The sensory delights of the singing and the music, and the power of the story's tragedy, never lose their place at the heart of the experience. Conductor Daniele Rustioni milks his entrance (as maestros do) ostentatiously shaking hands with his concertmaster like they haven't met in years (I love all that showmanship) and then the music swirls round us like a big warm blanket held tight on a cold evening. A full orchestra is a wonderful thing - far below us, it seems to lift us physically. I checked the roof again.

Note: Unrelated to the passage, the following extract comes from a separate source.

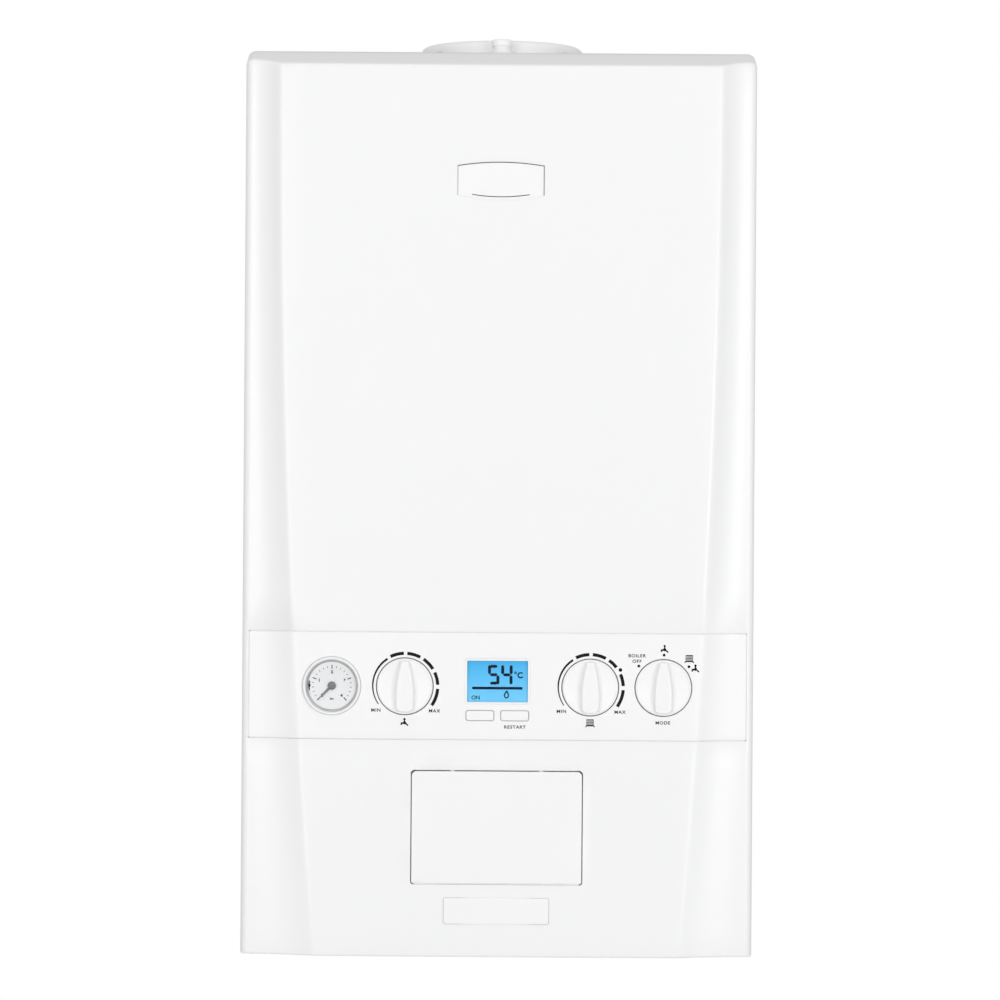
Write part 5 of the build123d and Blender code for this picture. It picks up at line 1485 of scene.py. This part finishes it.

La Traviata is a staple of the ROH repertory, Richard Eyre's production finding a home in the programme at least once every other season - and it's not hard to see why. Based on Alexander Dumas Fils's play, La Dame aux Camelias, it's the heartrending tale of a courtesan and her impecunious nobleman lover, separated by society's disapproval, only to be reunited too late. There are parties, gambling, dancing, boozing, kisses, tears, love, hate and, of course, death, the perspective shifting from crowded scenes of wild extravagance to the most touching of lovers' trysts and most distressing of cruel showdowns.

Joyce El-Khoury holds the tale together as Violetta, the doomed mademoiselle, her voice conveying the full range of emotions as love is won and lost and won again. How these sopranos go through the mill, physically and mentally, without a week in bed to recover, remains a mystery to us looking on. She gets great support from Sergey Romanovsky as her lover, Alfredo, and, especially, Artur Rucinski as his unbending father Germont, who extracts the promise from Violetta that breaks her heart. It's all so luscious in the telling and so callous in the plotting.

In the interval, a dark-eyed beauty with a thick East European accent asked for a photo to be taken of her with the theatre as backdrop. There were a variety of accents around me too, including one that was pure Cockney. On stage, a kaleidoscope of nationalities came together to perform an Italian's adaptation of a Frenchman's novel. To some, that's just the newly derided metropolitan elite at play, but to me, it's a vision of an alternate reality, one in which talent and imagination matter more than the colour of one's passport. It's always felt like a privilege to be a small part of that world, and it's never felt more precious nor more fragile than it does now.

La Traviata continues in the Royal Opera House's Winter Season.